That pretty much sums up how I feel these days. I am more interested in J's first real birthday party than I am in the results of today's primaries.
Oh, wait, did I mention J's birthday party? Why, let me tell you about it! I should say upfront that I am not one of the Craft People. I am not an event planner. I have never thrown a kid's birthday party before. I just have sort of a lot of downtime with my laptop in hotel rooms. And I am cheap. You have been warned.

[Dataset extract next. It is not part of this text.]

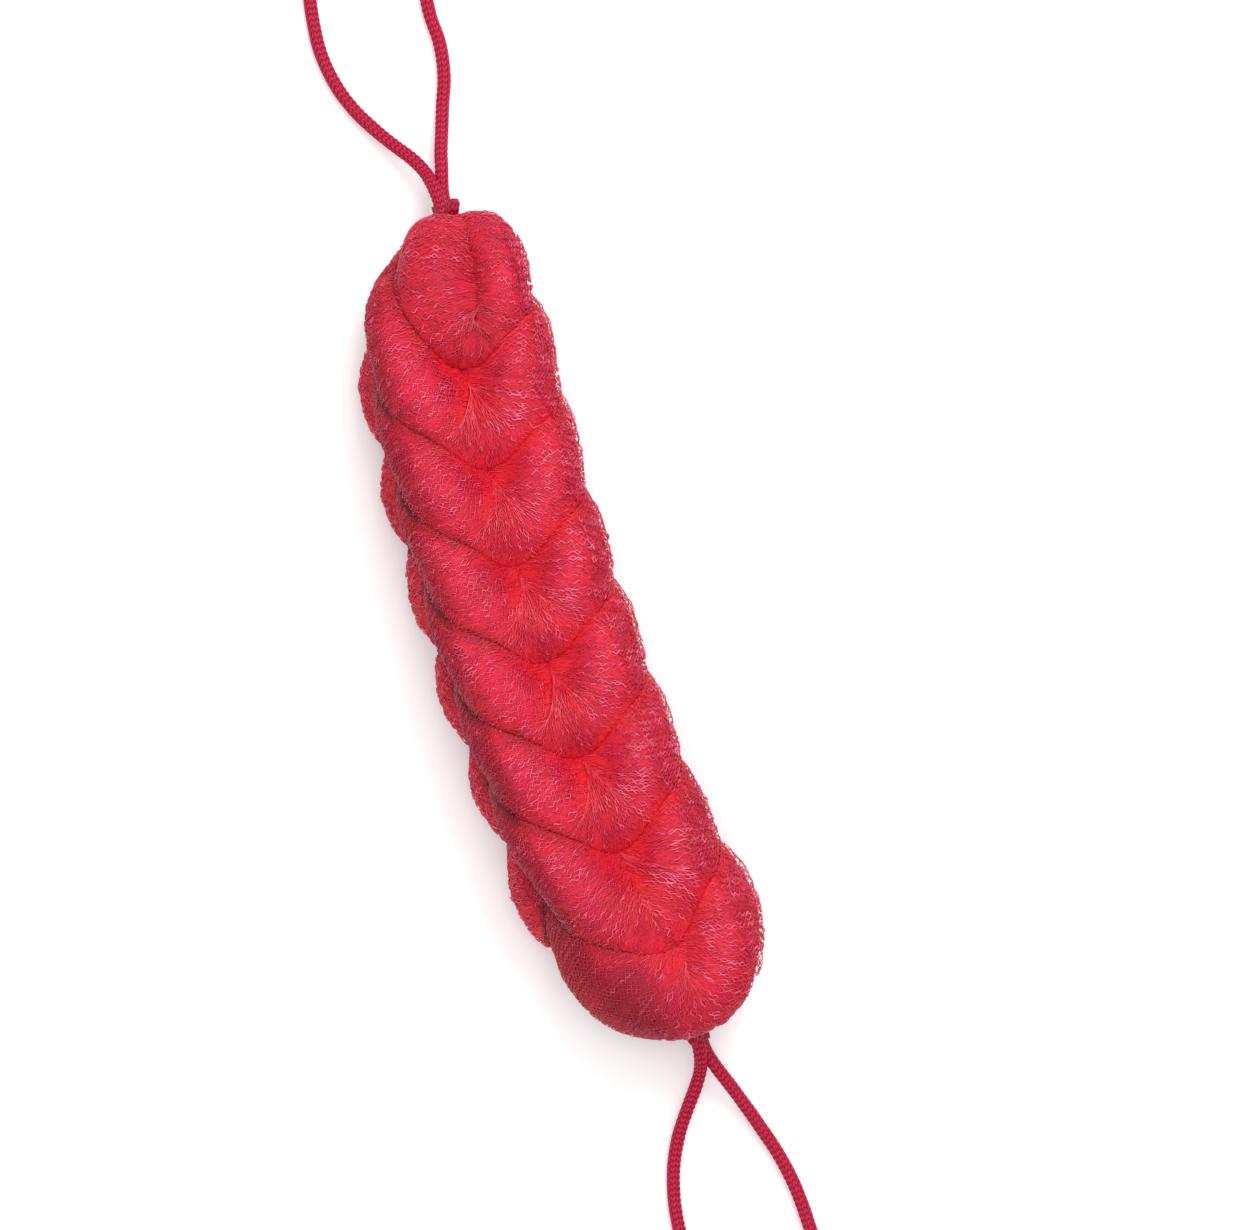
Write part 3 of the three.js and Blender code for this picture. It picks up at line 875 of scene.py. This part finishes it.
def run_faces(shown):
    """Sides and end faces of the three-sided strands' shown runs, and which corners they use."""
    count, steps = shown.shape
    following = np.roll(shown, -1, axis=1)
    i, j = np.nonzero(shown & following)
    first = (i * steps + j)[:, None] * 3
    second = (i * steps + (j + 1) % steps)[:, None] * 3
    k = np.arange(3)[None, :]
    k1 = (k + 1) % 3
    sides = np.stack([first + k, second + k, second + k1, first + k1], axis=-1).reshape(-1, 4)
    i, j = np.nonzero(shown & following & ~np.roll(shown, 1, axis=1))
    corner = (i * steps + j) * 3
    starts = np.stack([corner, corner + 1, corner + 2], axis=1)
    i, j = np.nonzero(shown & np.roll(shown, 1, axis=1) & ~following)
    corner = (i * steps + j) * 3
    ends = np.stack([corner + 2, corner + 1, corner], axis=1)
    used = np.zeros(count * steps * 3, bool)
    used[sides.ravel()] = True
    return [sides, np.vstack([starts, ends])], used


def make_stitches(materials):
    axis = Axis()
    strands = [Strand(number, axis) for number in range(1, STITCHES + 1)]
    for strand in strands:
        near = [other for other in strands if 1 <= abs(other.number - strand.number) <= 2]
        rng = np.random.default_rng(40 + strand.number)
        skin = Skin(strand, near, rng)
        shell = Shell()
        add_skin(shell, skin)
        add_net(shell, skin, rng, DENSE, 1 - skin.open)
        add_net(shell, skin, rng, OPEN, skin.open)
        add_net(shell, skin, rng, LOOSE, skin.loose)
        number = strand.number
        piece = shell.mesh(f"netting_stitch_{number}", materials)
        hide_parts(f"mesh_stitch_{number}")
        join_body(piece, number, axis)


ARM_BEND = (4, 34)                    # two places ahead of a stitch's centre, which join_body works out and uses no further


def join_body(piece, number, axis):
    """The last stitch follows its own body; the other stitches stay where they are made."""
    if number == STITCHES:
        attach(piece, f"stitch_{number}")
        return
    centre = axis.centre(number)
    start, end = axis.place(np.array([[centre + ahead, 0, 0] for ahead in ARM_BEND])) * MM
    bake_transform(piece)


# ------------------------------------------------------------------ the cords
# The routes repeat the CAD loops' points and go on along the two runs of the neck.
FLAT = 2.6                            # the cord's middle, where it lies on the surface
TOP_LOOP = [
    [167.1, -3.4, 11.4], [173, -0.6, 9.2], [180, 4.4, 6.6], [188, 9.8, 4.4], [197, 14.9, 3.0],
    [207.5, 18.7, FLAT], [219, 20.5, FLAT], [231, 20.0, FLAT], [243, 18.0, FLAT],
    [255, 14.6, FLAT], [266, 9.2, FLAT], [274, 1.6, FLAT], [277, -7.6, FLAT],
    [274.4, -17, FLAT], [266.4, -24, FLAT], [255.5, -26.4, FLAT],
    [244, -25, FLAT], [233, -21.8, FLAT], [222, -20.6, FLAT], [211, -21, FLAT],
    [200, -19.4, 2.9], [190, -16, 4.0], [180, -12.8, 6.6], [172.4, -10.4, 9.4], [167.1, -9.2, 11.4],
]
BOTTOM_LOOP = [
    [-164.9, -6.8, 11.4], [-170.4, -3.4, 9.4], [-177, 1.4, 7.0], [-185, 6.8, 4.6], [-195, 11.6, 3.0],
    [-206, 14.8, FLAT], [-217.5, 16.3, FLAT], [-229, 16.4, FLAT],
    [-241, 15.2, FLAT], [-252.6, 12, FLAT], [-262.4, 6, FLAT], [-268.4, -2.6, FLAT],
    [-268.6, -12.6, FLAT], [-263, -21, FLAT], [-253.6, -26.4, FLAT],
    [-242, -28.4, FLAT], [-229, -28.4, FLAT], [-215.6, -27.6, FLAT],
    [-202.4, -25.2, 2.9], [-190, -21.4, 4.2], [-178, -17.4, 6.8], [-170.4, -14.6, 9.4],
    [-164.9, -12.6, 11.4],
]
# The neck's runs from inside the netting to the loop: the first lies on top of the second.
TOP_FIRST_RUN = [[147.0, -5.0, 20.4], [153.0, -5.2, 18.9], [160.0, -4.9, 16.5]]
TOP_SECOND_RUN = [[160.0, -7.3, 12.2], [153.0, -6.6, 14.0], [147.0, -6.2, 15.6]]
BOTTOM_FIRST_RUN = [[-146.0, -9.0, 20.4], [-152.0, -9.0, 18.9], [-158.5, -8.6, 16.5]]
BOTTOM_SECOND_RUN = [[-158.5, -10.8, 12.2], [-152.0, -10.3, 14.0], [-146.0, -10.0, 15.6]]

OUTWARD = {"top": 1, "bottom": -1}    # the way along X in which each end's cord leaves
CORD_DIAMETER = 5.0
KNIT_COLUMNS = 7
KNIT_PITCH = 2.1                      # one stitch along the cord
KNIT_DEPTH = 0.55
CORD_SIDES = 42
CORD_STEP = 0.35
KNOT_CORD_RADIUS = 1.9                # the cord is pulled thin in its knot,
CUT_END_RADIUS = 2.0                  # and thins out where it is cut
THREAD_RADIUS = 0.36                  # of the binding's waxed thread
FRAYED_RADIUS = 0.22                  # of the netting's cut threads


def knit_relief(along, turn):
    """Height from 0 to 1 of the knitted stitches, columns of small Vs that point along the cord."""
    column = turn * KNIT_COLUMNS / (2 * math.pi)
    across = np.abs((column % 1) * 2 - 1)
    rise = along / KNIT_PITCH + 0.55 * across + 0.5 * (np.floor(column) % 2)
    leg = np.abs(np.sin(math.pi * rise)) ** 0.7
    column_edge = 1 - (1 - across) ** 3
    groove = 1 - np.exp(-((1 - across) / 0.22) ** 2)
    return np.clip(leg * (0.35 + 0.65 * groove) * (0.6 + 0.4 * column_edge), 0, 1)


def add_cord(shell, line, radius, rng):
    """A knitted cord along a line; both ends are closed."""
    line = respaced(np.array(line), CORD_STEP)
    _, side, across = carried_frames(line, (0, 0, 1))
    along = arc_lengths(line)
    turn = np.arange(CORD_SIDES) / CORD_SIDES * 2 * math.pi
    out = ring_directions(turn, side, across)
    relief = knit_relief(along[:, None], turn[None, :])
    unevenness = ring_noise(rng, len(line), CORD_SIDES, len(line) // 14 + 2, 4)
    reach = radius * (1 + 0.02 * unevenness) - KNIT_DEPTH * (1 - relief) * radius / 2.5
    taper = np.minimum(along, along[-1] - along)[:, None]
    reach = reach * np.clip(0.75 + taper / 1.2 * 0.25, 0, 1)
    points = line[:, None, :] + out * reach[:, :, None]
    everything = np.vstack([points.reshape(-1, 3), line[:1], line[-1:]])
    shades = np.concatenate([relief.ravel(), [0.3, 0.3]])
    places = with_first_and_last(seamless_places(along, CORD_SIDES, radius))
    shell.add(everything, tube_faces(len(line), CORD_SIDES), tube=places, relief=shades)
    return line


def make_hand_loop(place, route, first_run, second_run, material):
    rng = np.random.default_rng(7)
    shell = Shell()
    line = spline(first_run + route + second_run, CORD_STEP)
    line = add_cord(shell, line, CORD_DIAMETER / 2, rng)
    piece = shell.mesh(f"hand_loop_{place}", [material])
    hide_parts(f"handle_loop_{place}", f"cord_neck_{place}")
    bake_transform(piece)


def corners_of(node):
    """The low and the high corner of a CAD node's box, in millimetres."""
    low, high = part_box(node)
    return np.array(low) / MM, np.array(high) / MM


def make_knot(place, material):
    """An overhand knot, tied in the doubled cord inside the last stitch."""
    low, high = corners_of(f"stopper_knot_{place}")
    centre = (low + high) / 2
    t = np.linspace(0, 2 * math.pi, 160)
    reach = 1.62
    trefoil = np.stack([
        1.4 * np.sin(3 * t),
        reach * (np.sin(t) + 1.25 * np.sin(2 * t)),
        reach * (np.cos(t) - 1.25 * np.cos(2 * t)),
    ], axis=1)
    shell = Shell()
    add_cord(shell, trefoil[:-1] + centre, KNOT_CORD_RADIUS, np.random.default_rng(3))
    piece = shell.mesh(f"overhand_knot_{place}", [material])
    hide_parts(f"stopper_knot_{place}")
    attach(piece, f"neck_{place}")


def make_tail(place, material):
    """The cord's cut end, which starts at the knot in the netting."""
    low, high = corners_of(f"cord_tail_{place}")
    middle = (low + high) / 2
    half = (high[0] - low[0]) / 2 - 1
    aside = 1 if place == "top" else 0    # only the top one shows, at the neck's right
    steps = (
        (-4.5, 0, -6.5), (-2.6, -0.2, -2.4), (-1.6, -0.9, -0.2), (-0.8, -1.8, 0.6), (0.1, -2.5, 0.4),
    )
    route = [middle + np.array([x * OUTWARD[place] * half, y * aside, z]) for x, y, z in steps]
    shell = Shell()
    add_cord(shell, spline(route, CORD_STEP), CUT_END_RADIUS, np.random.default_rng(5))
    piece = shell.mesh(f"cut_end_{place}", [material])
    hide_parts(f"cord_tail_{place}")
    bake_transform(piece)


def make_binding(place, material):
    """Turns of waxed thread round the neck, which lean with it by 0.28 radians."""
    low, high = corners_of(f"binding_thread_{place}")
    centre = (low + high) / 2
    turns = 5
    t = np.linspace(0, turns * 2 * math.pi, turns * 24)
    half = (high - low) / 2 - 0.4
    spread = t / t[-1] * 2 - 1        # from one side of the winding to the other, in millimetres
    outward = OUTWARD[place]
    helix = np.stack([
        centre[0] + outward * (spread * math.cos(0.28) + 0.27 * half[2] * np.sin(t)),
        centre[1] + half[1] * np.cos(t),
        centre[2] + half[2] * 0.9 * np.sin(t) - spread * 0.27,
    ], axis=1)
    shell = Shell()
    add_plain_tube(shell, helix, THREAD_RADIUS, 8)
    piece = shell.mesh(f"whipping_{place}", [material])
    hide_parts(f"binding_thread_{place}")
    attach(piece, f"neck_{place}")


def add_plain_tube(shell, line, radius, sides):
    _, side, across = carried_frames(line, (0.3, 0.2, 1))
    turn = np.arange(sides) / sides * 2 * math.pi
    points = line[:, None, :] + ring_directions(turn, side, across) * radius
    everything = np.vstack([points.reshape(-1, 3), line[:1], line[-1:]])
    places = np.vstack([np.repeat(arc_lengths(line), sides)[:, None] * [1, 0, 0], np.zeros((2, 3))])
    shell.add(everything, tube_faces(len(line), sides), tube=places)


COLLAR_THREADS = 34


def make_collar(place, materials):
    """The netting's cut edge, a small frilled tab round the upper side of the neck."""
    low, high = corners_of(f"mesh_collar_{place}")
    outward = OUTWARD[place]
    centre = (low + high) / 2
    rng = np.random.default_rng(11)
    shell = Shell()
    steps = np.linspace(-1, 1, 9)
    for i in range(COLLAR_THREADS):
        angle = 2 * math.pi * i / COLLAR_THREADS
        lift = rng.uniform(-0.3, 0.5)
        frill = 0.45 * np.sin(steps * 5 + i * 1.9)
        reach = 3.6 + 0.6 * lift - 0.3 * (steps + 1) * rng.uniform(0.0, 0.8)
        turn = angle + frill * 0.22
        line = np.stack([
            centre[0] + outward * steps * 2.6,
            centre[1] + np.cos(turn) * reach,
            centre[2] - 1.5 - 0.6 * steps + np.sin(turn) * reach * 0.92,
        ], axis=1)
        add_plain_tube(shell, line, FRAYED_RADIUS, 5)
    piece = shell.mesh(f"netting_edge_{place}", materials)
    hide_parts(f"mesh_collar_{place}")
    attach(piece, f"neck_{place}")


# ------------------------------------------------------------------ the floor
def make_floor():
    half = 3.0
    mesh = bpy.data.meshes.new("floor")
    corners = [(-half, -half, 0), (half, -half, 0), (half, half, 0), (-half, half, 0)]
    mesh.from_pydata(corners, [], [(0, 1, 2, 3)])
    floor = bpy.data.objects.new("floor", mesh)
    bpy.context.scene.collection.objects.link(floor)
    mesh.materials.append(pale_floor())


# ------------------------------------------------------------------ the whole scene
make_camera()
make_lights()
make_floor()
cord_material = knitted_cord()
thread_material = waxed_thread()
net_materials = [netting_ground(), netting_strand()]
make_hand_loop("top", TOP_LOOP, TOP_FIRST_RUN, TOP_SECOND_RUN, cord_material)
make_hand_loop("bottom", BOTTOM_LOOP, BOTTOM_FIRST_RUN, BOTTOM_SECOND_RUN, cord_material)
for end_name in ("top", "bottom"):
    make_knot(end_name, cord_material)
    make_tail(end_name, cord_material)
    make_binding(end_name, thread_material)
    make_collar(end_name, [net_materials[1]])
make_stitches(net_materials)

So J wanted a Dumbo party. It may surprise you, as it did me, to know that NO ONE makes Dumbo party supplies. Well, technically, you can order them on E-Bay from the UK, but they're not cheap and they're geared toward baby showers and first birthdays. I managed to talk her down from Dumbo to an ordinary circus party. And no, she has never been to the circus, and yes, I am morally opposed to circuses. (Insert righteous indignation here.) I have to credit G with the idea of holding it in a yurt at a nearby state park. Yurts are tents, circuses are in tents, stay with me, people! And it costs only $42 to rent a yurt on a cold wet weekend in March. So we got a couple. It's not a sleepover, but a few of our family friends with kids J's age rented them too, so we can throughly enjoy the pony keg of Fort George Vortex that G reserved for the occasion, without having to drive home afterwards.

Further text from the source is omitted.